* Direction
Only one stretch of the data below should be repeated: the lines from the line containing "Turn this picture" through the line containing "tack_width = 16.0", inclusive, exactly as they are.

** begin Data section **

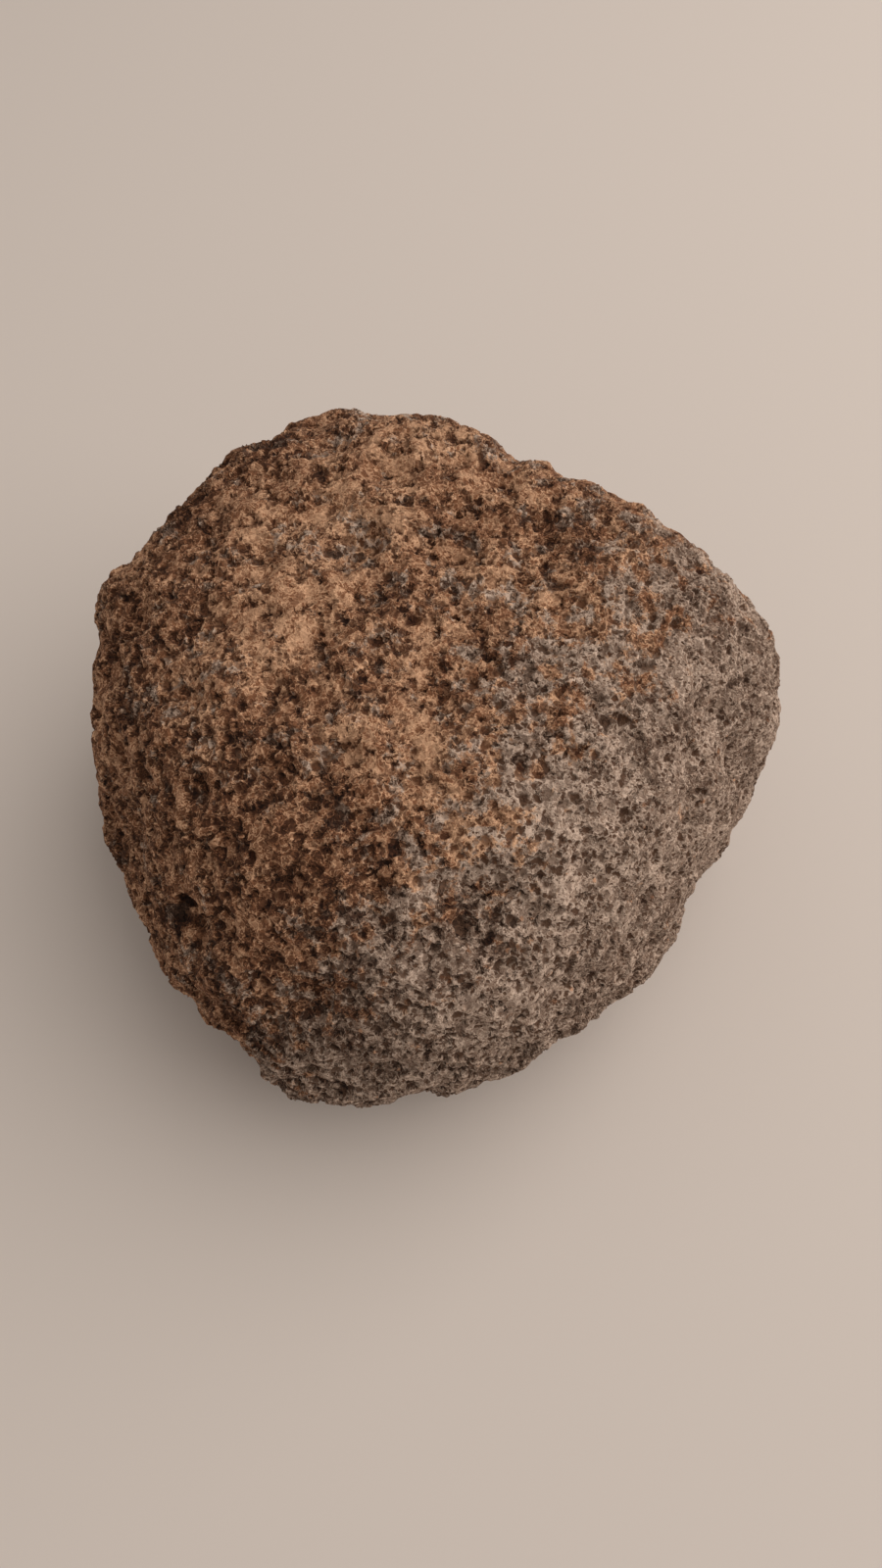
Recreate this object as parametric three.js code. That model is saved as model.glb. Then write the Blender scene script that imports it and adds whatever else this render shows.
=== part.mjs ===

** end Data section **
** begin Data section **

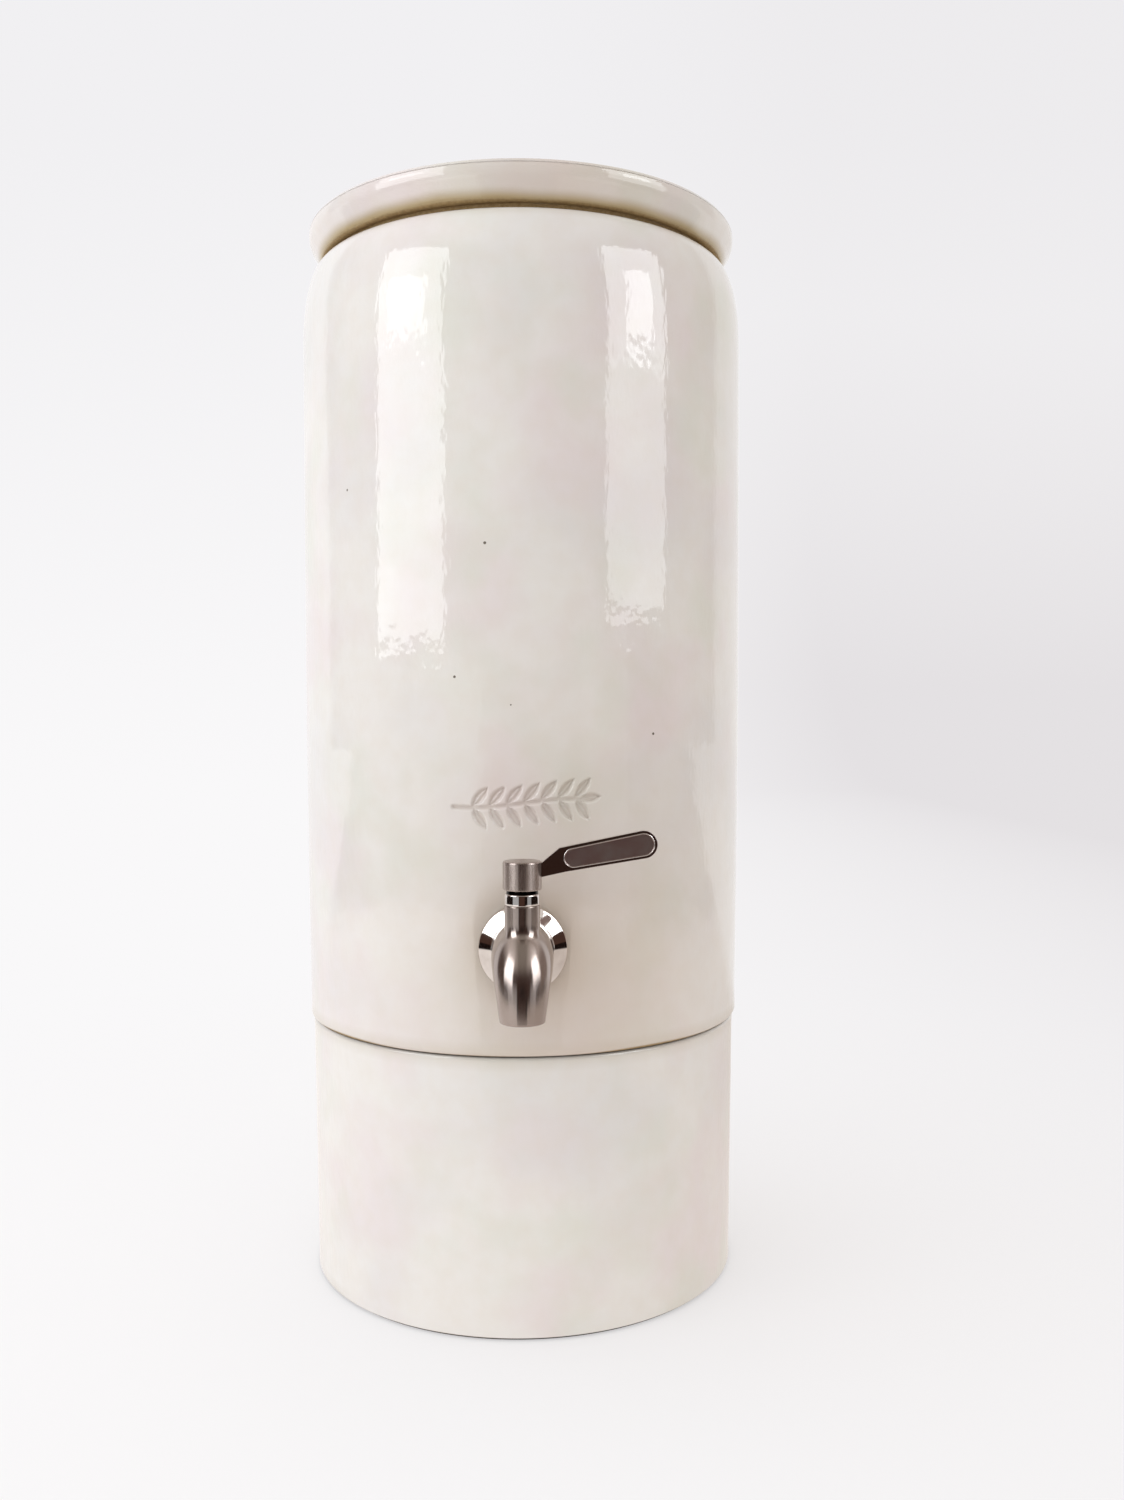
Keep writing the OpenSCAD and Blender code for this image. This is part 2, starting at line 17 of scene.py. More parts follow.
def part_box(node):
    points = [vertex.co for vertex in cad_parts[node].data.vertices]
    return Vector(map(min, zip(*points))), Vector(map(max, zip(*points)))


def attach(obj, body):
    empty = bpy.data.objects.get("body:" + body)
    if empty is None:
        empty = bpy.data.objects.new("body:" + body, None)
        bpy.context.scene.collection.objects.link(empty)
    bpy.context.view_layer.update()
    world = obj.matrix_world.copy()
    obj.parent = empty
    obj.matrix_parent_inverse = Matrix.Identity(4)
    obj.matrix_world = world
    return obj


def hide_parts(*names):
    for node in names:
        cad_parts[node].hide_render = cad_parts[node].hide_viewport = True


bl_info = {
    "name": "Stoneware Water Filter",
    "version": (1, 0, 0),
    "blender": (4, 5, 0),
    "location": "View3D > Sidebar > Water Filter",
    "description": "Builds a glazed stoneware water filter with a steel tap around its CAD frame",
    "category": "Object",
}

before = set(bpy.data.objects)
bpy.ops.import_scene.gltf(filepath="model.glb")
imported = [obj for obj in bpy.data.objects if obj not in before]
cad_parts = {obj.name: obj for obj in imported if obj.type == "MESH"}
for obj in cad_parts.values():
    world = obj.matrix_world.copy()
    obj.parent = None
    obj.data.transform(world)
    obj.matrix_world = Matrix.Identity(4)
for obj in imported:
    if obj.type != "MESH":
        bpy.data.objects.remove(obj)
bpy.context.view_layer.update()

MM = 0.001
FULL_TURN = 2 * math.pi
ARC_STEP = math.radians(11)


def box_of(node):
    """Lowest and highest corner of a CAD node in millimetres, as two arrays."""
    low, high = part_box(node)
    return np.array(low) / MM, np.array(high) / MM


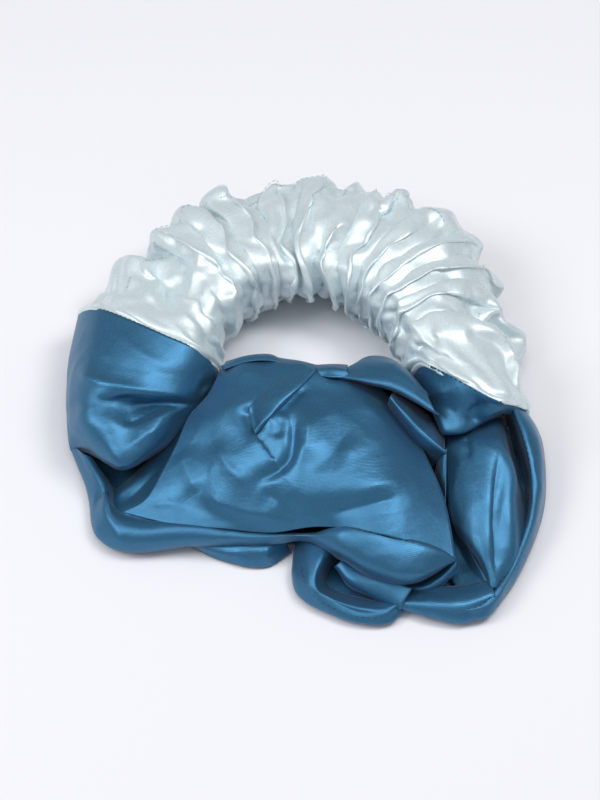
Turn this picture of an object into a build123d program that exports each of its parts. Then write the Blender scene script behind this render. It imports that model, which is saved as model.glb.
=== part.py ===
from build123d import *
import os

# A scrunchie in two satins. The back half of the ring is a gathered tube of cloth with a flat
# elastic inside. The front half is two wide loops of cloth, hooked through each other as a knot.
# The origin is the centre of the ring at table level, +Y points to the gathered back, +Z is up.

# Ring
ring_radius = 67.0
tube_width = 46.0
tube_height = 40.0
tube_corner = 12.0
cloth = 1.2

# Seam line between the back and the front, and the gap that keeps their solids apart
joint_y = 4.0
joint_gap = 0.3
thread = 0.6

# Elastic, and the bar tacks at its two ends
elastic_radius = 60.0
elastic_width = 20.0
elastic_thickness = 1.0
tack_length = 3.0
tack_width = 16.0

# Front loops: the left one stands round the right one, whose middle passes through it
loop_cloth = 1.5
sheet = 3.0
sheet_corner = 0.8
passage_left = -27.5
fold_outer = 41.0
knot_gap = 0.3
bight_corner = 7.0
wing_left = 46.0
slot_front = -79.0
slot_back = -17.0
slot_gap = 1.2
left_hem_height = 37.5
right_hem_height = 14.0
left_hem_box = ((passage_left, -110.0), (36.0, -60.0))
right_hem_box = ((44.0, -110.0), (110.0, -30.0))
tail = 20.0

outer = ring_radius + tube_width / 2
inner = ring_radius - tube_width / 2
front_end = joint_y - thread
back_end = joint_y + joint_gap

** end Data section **

* Solution to the problem
Turn this picture of an object into a build123d program that exports each of its parts. Then write the Blender scene script behind this render. It imports that model, which is saved as model.glb.
=== part.py ===
from build123d import *
import os

# A scrunchie in two satins. The back half of the ring is a gathered tube of cloth with a flat
# elastic inside. The front half is two wide loops of cloth, hooked through each other as a knot.
# The origin is the centre of the ring at table level, +Y points to the gathered back, +Z is up.

# Ring
ring_radius = 67.0
tube_width = 46.0
tube_height = 40.0
tube_corner = 12.0
cloth = 1.2

# Seam line between the back and the front, and the gap that keeps their solids apart
joint_y = 4.0
joint_gap = 0.3
thread = 0.6

# Elastic, and the bar tacks at its two ends
elastic_radius = 60.0
elastic_width = 20.0
elastic_thickness = 1.0
tack_length = 3.0
tack_width = 16.0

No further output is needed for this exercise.